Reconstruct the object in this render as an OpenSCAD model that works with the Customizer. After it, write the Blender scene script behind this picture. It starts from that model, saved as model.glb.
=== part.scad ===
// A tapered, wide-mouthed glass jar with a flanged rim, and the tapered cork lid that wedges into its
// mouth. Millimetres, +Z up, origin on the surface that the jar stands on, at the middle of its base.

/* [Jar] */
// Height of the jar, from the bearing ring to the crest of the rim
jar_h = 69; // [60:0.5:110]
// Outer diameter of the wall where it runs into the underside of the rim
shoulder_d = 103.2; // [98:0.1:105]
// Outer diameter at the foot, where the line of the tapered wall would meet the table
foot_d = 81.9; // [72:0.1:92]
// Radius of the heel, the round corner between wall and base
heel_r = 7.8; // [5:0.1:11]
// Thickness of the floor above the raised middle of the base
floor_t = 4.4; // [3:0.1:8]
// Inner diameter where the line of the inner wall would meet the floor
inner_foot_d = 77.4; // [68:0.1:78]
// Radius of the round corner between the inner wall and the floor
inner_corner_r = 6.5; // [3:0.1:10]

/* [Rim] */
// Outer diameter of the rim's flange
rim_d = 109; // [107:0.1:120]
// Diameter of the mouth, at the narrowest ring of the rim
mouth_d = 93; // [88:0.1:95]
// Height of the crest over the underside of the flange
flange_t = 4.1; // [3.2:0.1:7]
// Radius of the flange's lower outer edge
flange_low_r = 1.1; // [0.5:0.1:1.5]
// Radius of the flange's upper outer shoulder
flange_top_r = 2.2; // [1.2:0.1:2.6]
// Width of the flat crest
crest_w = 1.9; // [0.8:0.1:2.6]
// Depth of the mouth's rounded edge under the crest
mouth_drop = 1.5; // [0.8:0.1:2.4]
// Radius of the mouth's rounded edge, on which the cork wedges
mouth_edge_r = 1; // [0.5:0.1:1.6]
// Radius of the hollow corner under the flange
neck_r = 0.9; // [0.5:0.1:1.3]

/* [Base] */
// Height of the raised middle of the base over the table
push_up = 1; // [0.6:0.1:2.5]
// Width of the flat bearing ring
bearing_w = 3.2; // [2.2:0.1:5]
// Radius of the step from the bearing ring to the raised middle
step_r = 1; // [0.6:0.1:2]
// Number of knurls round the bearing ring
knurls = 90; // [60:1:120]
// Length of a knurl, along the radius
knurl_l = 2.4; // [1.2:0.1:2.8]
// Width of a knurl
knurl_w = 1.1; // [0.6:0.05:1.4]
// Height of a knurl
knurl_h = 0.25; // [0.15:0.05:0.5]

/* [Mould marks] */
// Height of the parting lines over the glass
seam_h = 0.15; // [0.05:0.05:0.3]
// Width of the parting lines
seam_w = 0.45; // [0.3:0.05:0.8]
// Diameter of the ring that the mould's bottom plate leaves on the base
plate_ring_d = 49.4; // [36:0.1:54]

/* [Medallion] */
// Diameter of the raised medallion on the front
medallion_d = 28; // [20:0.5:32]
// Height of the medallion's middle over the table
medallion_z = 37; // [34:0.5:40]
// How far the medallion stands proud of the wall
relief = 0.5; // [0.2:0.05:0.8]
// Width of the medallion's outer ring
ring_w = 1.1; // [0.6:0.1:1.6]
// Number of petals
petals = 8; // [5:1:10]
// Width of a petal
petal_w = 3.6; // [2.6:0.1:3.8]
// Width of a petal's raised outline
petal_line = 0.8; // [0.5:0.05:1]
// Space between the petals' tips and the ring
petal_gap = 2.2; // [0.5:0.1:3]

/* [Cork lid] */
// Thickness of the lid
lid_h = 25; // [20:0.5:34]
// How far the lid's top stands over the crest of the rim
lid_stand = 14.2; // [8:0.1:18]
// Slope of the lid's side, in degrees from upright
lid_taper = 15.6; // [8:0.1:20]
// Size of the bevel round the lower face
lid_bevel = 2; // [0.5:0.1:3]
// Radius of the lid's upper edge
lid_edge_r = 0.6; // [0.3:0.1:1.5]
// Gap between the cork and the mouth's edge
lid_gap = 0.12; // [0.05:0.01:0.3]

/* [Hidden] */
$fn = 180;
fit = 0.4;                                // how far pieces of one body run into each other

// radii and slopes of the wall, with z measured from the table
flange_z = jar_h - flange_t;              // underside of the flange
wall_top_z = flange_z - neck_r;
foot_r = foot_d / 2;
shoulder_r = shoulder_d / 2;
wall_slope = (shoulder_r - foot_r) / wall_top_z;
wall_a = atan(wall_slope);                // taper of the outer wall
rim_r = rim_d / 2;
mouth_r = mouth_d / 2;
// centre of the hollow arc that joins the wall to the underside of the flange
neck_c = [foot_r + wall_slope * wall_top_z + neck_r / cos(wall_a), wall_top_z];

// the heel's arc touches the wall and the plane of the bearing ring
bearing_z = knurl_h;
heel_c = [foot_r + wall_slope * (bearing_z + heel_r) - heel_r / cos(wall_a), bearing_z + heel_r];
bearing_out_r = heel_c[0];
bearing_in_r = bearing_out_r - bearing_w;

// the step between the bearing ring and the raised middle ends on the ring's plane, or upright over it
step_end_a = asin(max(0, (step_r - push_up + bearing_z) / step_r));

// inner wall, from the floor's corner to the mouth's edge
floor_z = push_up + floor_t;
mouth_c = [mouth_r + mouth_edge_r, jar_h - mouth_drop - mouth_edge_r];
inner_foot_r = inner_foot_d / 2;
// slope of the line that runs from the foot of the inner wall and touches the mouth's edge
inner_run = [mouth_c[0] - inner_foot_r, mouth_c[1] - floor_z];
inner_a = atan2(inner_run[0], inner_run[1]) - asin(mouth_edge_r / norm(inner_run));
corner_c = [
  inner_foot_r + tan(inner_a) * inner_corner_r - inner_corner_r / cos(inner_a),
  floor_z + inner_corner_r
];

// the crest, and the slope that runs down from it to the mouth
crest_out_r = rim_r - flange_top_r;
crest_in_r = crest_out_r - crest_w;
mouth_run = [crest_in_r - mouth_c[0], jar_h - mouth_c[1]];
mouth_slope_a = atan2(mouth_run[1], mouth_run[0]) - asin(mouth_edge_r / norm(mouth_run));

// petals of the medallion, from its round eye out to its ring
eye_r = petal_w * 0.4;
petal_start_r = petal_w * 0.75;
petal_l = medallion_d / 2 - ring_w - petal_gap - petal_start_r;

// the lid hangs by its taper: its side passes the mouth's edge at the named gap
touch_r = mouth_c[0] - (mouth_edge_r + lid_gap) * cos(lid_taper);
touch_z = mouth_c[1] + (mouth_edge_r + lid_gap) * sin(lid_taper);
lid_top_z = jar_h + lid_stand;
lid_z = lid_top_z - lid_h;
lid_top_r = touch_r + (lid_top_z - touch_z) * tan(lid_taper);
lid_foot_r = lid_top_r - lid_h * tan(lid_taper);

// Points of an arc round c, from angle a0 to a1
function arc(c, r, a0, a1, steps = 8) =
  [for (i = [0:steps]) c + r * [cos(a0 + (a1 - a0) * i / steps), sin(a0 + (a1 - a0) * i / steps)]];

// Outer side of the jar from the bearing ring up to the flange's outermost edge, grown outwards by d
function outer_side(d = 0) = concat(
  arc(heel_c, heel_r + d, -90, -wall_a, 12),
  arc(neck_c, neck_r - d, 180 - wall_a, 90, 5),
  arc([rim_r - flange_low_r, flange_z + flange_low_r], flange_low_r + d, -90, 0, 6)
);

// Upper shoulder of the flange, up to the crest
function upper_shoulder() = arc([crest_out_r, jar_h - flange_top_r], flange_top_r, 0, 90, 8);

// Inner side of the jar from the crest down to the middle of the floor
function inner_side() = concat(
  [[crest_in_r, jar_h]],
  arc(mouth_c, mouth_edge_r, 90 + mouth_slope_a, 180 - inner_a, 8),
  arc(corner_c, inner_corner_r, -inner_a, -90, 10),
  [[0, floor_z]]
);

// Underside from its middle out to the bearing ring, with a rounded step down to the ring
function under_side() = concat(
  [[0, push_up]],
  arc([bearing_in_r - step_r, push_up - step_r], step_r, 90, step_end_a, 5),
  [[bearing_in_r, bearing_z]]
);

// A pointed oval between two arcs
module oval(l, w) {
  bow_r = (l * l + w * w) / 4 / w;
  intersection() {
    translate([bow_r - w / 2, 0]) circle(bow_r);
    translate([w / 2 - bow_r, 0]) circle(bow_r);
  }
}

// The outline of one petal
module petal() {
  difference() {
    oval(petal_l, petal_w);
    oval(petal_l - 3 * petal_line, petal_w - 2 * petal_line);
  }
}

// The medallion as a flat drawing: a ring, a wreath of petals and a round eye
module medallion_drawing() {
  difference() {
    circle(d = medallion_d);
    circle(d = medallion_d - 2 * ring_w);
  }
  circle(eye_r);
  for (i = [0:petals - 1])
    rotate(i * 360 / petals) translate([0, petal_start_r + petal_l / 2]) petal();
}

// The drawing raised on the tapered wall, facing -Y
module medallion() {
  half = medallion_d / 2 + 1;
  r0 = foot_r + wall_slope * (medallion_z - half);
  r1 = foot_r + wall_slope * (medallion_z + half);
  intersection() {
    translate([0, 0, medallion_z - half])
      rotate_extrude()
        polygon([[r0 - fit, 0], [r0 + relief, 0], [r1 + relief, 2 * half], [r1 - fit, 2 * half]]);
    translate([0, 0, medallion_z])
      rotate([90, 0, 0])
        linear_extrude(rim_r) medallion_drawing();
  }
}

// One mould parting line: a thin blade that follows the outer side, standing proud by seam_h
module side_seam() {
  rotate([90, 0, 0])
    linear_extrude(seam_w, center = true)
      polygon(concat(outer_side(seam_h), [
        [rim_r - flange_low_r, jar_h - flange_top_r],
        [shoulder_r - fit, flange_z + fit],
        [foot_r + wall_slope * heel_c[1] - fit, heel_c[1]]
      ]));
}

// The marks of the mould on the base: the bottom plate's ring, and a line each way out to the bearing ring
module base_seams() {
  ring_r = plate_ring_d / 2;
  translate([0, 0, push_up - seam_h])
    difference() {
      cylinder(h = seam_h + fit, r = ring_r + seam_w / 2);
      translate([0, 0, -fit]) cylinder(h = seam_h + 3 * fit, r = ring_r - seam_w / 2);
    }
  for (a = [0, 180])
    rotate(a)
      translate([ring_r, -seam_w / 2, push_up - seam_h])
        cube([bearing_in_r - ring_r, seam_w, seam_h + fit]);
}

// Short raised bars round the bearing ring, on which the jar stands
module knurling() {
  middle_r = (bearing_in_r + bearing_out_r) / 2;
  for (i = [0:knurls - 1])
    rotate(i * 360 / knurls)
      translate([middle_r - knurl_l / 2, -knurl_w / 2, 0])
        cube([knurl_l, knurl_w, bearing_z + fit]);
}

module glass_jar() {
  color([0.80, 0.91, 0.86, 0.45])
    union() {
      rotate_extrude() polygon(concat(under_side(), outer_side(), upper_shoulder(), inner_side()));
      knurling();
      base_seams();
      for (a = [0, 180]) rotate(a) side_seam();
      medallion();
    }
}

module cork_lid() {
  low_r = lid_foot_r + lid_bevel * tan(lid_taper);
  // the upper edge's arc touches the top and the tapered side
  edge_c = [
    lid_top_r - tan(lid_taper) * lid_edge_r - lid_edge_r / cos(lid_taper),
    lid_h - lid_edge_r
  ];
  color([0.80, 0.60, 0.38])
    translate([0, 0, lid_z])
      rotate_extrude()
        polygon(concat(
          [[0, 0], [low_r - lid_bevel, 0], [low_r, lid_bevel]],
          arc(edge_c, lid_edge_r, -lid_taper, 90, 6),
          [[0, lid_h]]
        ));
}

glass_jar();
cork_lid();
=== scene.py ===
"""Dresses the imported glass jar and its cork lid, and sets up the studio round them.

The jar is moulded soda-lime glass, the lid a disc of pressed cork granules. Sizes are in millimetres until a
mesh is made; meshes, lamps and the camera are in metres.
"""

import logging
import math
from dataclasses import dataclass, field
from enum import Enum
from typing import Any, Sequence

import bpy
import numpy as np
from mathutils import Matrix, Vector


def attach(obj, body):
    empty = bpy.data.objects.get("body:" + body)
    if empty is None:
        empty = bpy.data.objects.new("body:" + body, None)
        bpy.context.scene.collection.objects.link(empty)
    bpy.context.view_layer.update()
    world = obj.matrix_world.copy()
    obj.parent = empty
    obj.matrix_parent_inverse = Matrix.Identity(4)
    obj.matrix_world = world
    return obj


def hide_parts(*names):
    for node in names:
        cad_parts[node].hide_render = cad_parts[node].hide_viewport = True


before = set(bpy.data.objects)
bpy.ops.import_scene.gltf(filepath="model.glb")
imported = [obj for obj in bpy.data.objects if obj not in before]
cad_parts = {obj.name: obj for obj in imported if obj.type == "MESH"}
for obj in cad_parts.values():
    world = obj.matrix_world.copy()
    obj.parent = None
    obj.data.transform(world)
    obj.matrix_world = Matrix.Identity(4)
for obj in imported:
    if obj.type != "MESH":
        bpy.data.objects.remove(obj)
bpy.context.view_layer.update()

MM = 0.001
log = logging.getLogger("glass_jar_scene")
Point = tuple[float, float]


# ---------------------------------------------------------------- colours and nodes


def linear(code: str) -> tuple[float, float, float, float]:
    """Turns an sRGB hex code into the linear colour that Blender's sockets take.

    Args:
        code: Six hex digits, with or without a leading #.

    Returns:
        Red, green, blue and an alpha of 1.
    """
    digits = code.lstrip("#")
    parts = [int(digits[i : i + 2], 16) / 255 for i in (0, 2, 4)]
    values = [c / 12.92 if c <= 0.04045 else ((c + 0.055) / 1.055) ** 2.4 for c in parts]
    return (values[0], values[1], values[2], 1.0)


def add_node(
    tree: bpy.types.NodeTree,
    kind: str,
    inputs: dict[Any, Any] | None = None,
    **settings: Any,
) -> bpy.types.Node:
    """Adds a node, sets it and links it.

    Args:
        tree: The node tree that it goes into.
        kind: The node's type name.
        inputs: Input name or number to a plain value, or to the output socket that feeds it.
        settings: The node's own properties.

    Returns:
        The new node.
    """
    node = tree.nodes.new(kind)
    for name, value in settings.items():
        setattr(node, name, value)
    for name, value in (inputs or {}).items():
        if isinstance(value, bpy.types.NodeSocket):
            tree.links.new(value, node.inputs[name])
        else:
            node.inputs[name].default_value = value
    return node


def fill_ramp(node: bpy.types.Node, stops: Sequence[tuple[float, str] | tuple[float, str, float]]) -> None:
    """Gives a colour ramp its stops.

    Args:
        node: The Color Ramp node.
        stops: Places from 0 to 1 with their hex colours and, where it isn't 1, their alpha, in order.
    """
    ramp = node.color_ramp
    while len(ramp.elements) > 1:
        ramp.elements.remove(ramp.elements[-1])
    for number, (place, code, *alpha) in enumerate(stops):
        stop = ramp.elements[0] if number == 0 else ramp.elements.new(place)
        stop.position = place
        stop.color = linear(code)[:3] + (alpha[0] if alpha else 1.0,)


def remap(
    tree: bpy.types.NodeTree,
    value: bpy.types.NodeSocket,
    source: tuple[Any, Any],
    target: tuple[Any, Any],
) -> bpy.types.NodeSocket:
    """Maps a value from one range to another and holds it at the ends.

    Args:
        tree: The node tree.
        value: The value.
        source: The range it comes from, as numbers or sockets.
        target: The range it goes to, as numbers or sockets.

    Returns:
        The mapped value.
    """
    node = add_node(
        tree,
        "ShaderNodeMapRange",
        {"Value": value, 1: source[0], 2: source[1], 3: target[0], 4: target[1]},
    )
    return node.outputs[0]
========
▶ _Problem requirements_
Repeat, unchanged, every line from the one that contains "color([0.80, 0.60, 0.38])" to the one that contains "from typing import Any, Sequence", including both, and no other line.

▶ _Answer to the exercise_
  color([0.80, 0.60, 0.38])
    translate([0, 0, lid_z])
      rotate_extrude()
        polygon(concat(
          [[0, 0], [low_r - lid_bevel, 0], [low_r, lid_bevel]],
          arc(edge_c, lid_edge_r, -lid_taper, 90, 6),
          [[0, lid_h]]
        ));
}

glass_jar();
cork_lid();
=== scene.py ===
"""Dresses the imported glass jar and its cork lid, and sets up the studio round them.

The jar is moulded soda-lime glass, the lid a disc of pressed cork granules. Sizes are in millimetres until a
mesh is made; meshes, lamps and the camera are in metres.
"""

import logging
import math
from dataclasses import dataclass, field
from enum import Enum
from typing import Any, Sequence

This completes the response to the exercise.